Album cover for Floating Spectrum

Thank you :slight_smile:

I used scripting basically to work faster. Since there are 16 stones taking part on a choreography, and each one has animated properties in a timeline with hundreds of keyframes, I wanted to avoid repetitive work like randomizing animation curves, or activating and deactivating things manually. But the most crucial part was something rather technical: I had the movie split in scenes, and I needed to transfer the physics engine state from the end of one scene to the beginning of the next one. So I wrote a script to do that.

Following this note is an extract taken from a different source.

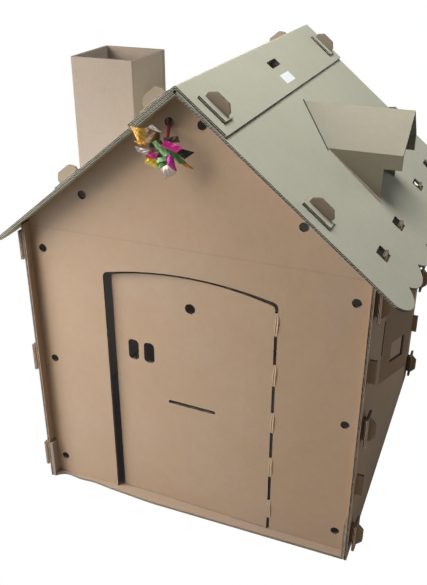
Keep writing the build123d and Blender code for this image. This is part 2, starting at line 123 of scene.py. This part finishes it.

And yes, the results can be amazing but it’s not very inviting towards experimentation with code. The documentation is not so easy to understand or even complete. Maybe I should play with it and then make some tutorials :slight_smile:

One thing I would point out: working with Blender for two months changed my view about creative coding. Often, when you work with Processing or openFrameworks for a while, you start to need a framework that includes saving and loading configuration files, maybe animation timelines, a gui and lots of non-visual related code. Many people spend years iterating and building their own interactive system. Which is cool, and probably always unique. But when I see the massive GUi in Blender and all those thousands of options I think that I will never build such a complex environment myself, and I may just as well use Blender instead :slight_smile: It just an idea, and not a decision. Of course you don’t need to build something so complex to create amazing work. But the truth is that I really enjoyed creating materials with nodes in the shader editor, replaying animations a hundred times while tweaking animation curves… It’s different. With Blender you are probably trying to do something polished with a fixed duration, instead of a living real time system (what you would create with Processing or similar). Combining both tools is another interesting option.